NILESH DHANPAL’S CROPS failed with depressing regularity for three years. Across his eight acres of land in the village of Belimandali in Amravati district, cotton, tur—pigeon pea—and oranges, three popular crops that farmers in Maharashtra’s Vidarbha region depend on for their income, either rotted or yielded harvests of poor quality. One evening in December 2017, Dhanpal told his wife, Shubhangi, to save dinner for him, as he had to go out to check on some equipment. Shortly afterwards, an acquaintance of the family found him unconscious in a nearby toolshed, having swallowed a bottle of pesticide.

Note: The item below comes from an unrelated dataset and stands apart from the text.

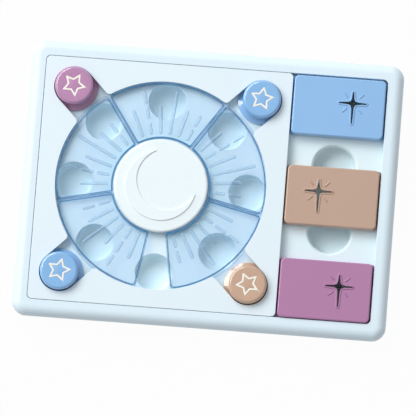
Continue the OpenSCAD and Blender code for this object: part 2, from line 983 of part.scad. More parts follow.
// Lid: hollow box with guide lips on both sides and a rimmed star hole in its top
module lid(k, hole_side) {
  translate([channel_x, lid_place(k), 0]) difference() {
    union() {
      translate([0, 0, lid_z]) linear_extrude(lid_top_z - lid_z) {
        rounded_rect(lid_w, lid_l, lid_r);
      }
      translate([0, 0, lid_z]) linear_extrude(lip_top_z - lid_z) {
        rounded_rect(lid_w + 2 * lip_w, lid_l, lid_r);
      }
      translate([hole_side * spark_x, spark_y, lid_top_z - joint]) {
        linear_extrude(spark_rim_h + joint) spark(spark_rim_w);
      }
    }
    translate([0, 0, lid_z - over]) linear_extrude(lid_top_z - lid_z - lid_wall + over) {
      rounded_rect(lid_w - 2 * lid_wall, lid_l - 2 * lid_wall, lid_r - lid_wall / 2);
    }
    translate([hole_side * spark_x, spark_y, lid_z]) linear_extrude(lid_top_z) spark(0);
  }
}

function lid_place(k) = (k - (lid_count - 1) / 2) * lid_step + lid_shifts[k];

module lid_back() {
  color(star_blue) lid(2, 1);
}

module lid_middle() {
  color(star_tan) lid(1, -1);
}

module lid_front() {
  color(star_purple) lid(0, 1);
}

module rubber_pads() {
  color(rubber_grey) for (x = [-1, 1], y = [-1, 1]) {
    translate([x * (tray_w / 2 - pad_inset), y * (tray_d / 2 - pad_inset), 0]) {
      cylinder(r = pad_r, h = pad_h);
    }
  }
}

tray_rim();
ring_floor();
ring_wells();
channel_floor();
lid_wells();
top_panel();
panel_screws();
moon_cap();
cap_screws();
ray_cover_middle();
ray_cover_right();
ray_cover_right_end();
ray_cover_left();
ray_cover_left_end();
star_slider_back_left();
star_slider_back_right();
star_slider_front_left();
star_slider_front_right();
star_inlay_back_left();
star_inlay_back_right();
star_inlay_front_left();
star_inlay_front_right();
lid_back();
lid_middle();
lid_front();
rubber_pads();
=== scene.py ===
import bpy, bmesh, math
from mathutils import Matrix, Vector


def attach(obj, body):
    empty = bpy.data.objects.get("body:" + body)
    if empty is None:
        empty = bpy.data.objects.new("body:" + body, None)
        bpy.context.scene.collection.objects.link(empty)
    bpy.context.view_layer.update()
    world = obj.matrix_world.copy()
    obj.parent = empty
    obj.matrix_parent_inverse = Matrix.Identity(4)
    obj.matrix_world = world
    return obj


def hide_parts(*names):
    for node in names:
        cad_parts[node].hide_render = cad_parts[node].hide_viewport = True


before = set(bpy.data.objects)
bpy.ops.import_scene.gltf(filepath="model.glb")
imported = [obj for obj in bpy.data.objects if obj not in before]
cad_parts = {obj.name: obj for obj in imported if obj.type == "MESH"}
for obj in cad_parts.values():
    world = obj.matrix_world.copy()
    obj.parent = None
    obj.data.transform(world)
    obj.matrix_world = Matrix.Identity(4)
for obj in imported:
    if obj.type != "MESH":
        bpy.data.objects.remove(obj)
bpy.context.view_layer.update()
mm = 0.001
ringX = -41.1  # middle of the cover ring, mm
channelX = 105.8  # middle of the lid channel, mm
coverStep = 68.3  # turn from one ring cover to the next, degrees
weld = 1e-6  # points closer than this are one, m
print("frame loaded:", len(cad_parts), "nodes")


# a socket that can be used in sums: each sum adds its Math node to the tree
class Wire:
    def __init__(self, net, socket):
        self.net, self.socket = net, socket

    def __getitem__(self, name):
        return Wire(self.net, self.socket.node.outputs[name])

    def maths(self, kind, *values):
        return self.net.add("ShaderNodeMath", {"operation": kind}, dict(enumerate(values)))

    def __add__(self, other): return self.maths("ADD", self, other)
    def __radd__(self, other): return self.maths("ADD", other, self)
    def __sub__(self, other): return self.maths("SUBTRACT", self, other)
    def __rsub__(self, other): return self.maths("SUBTRACT", other, self)
    def __mul__(self, other): return self.maths("MULTIPLY", self, other)
    def __rmul__(self, other): return self.maths("MULTIPLY", other, self)
    def __truediv__(self, other): return self.maths("DIVIDE", self, other)
    def __lt__(self, other): return self.maths("LESS_THAN", self, other)
    def __gt__(self, other): return self.maths("GREATER_THAN", self, other)
    def __neg__(self): return self.maths("MULTIPLY", self, -1.0)
    def sin(self): return self.maths("SINE", self)
    def cos(self): return self.maths("COSINE", self)
    def root(self): return self.maths("SQRT", self)
    def floor(self): return self.maths("FLOOR", self)
    def size(self): return self.maths("ABSOLUTE", self)
    def same(self, other): return self.maths("COMPARE", self, other, 0.1)
    def turnOf(self, other): return self.maths("ARCTAN2", self, other)
    def least(self, other): return self.maths("MINIMUM", self, other)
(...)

Despite efforts to make him vomit the poison and rush him to the closest hospital, Dhanpal, then 49 years old, passed away that night. His death was one among the 3,701 suicides of farmers and agricultural labourers in Maharashtra that year. He had a loan of Rs 7.5 lakh from two government banks, that his brothers had to subsequently pay off.
In the days leading up to his death, there were signs his family only knows how to read in hindsight. “He had started staying away from people, stopped talking much,” his elder brother, Narendra, told me. “He was extremely worried about his children’s future.” Narendra, a 58-year-old agricultural officer, lives with his wife, Meena, in the district headquarters of Amravati, 53 kilometers away from the village.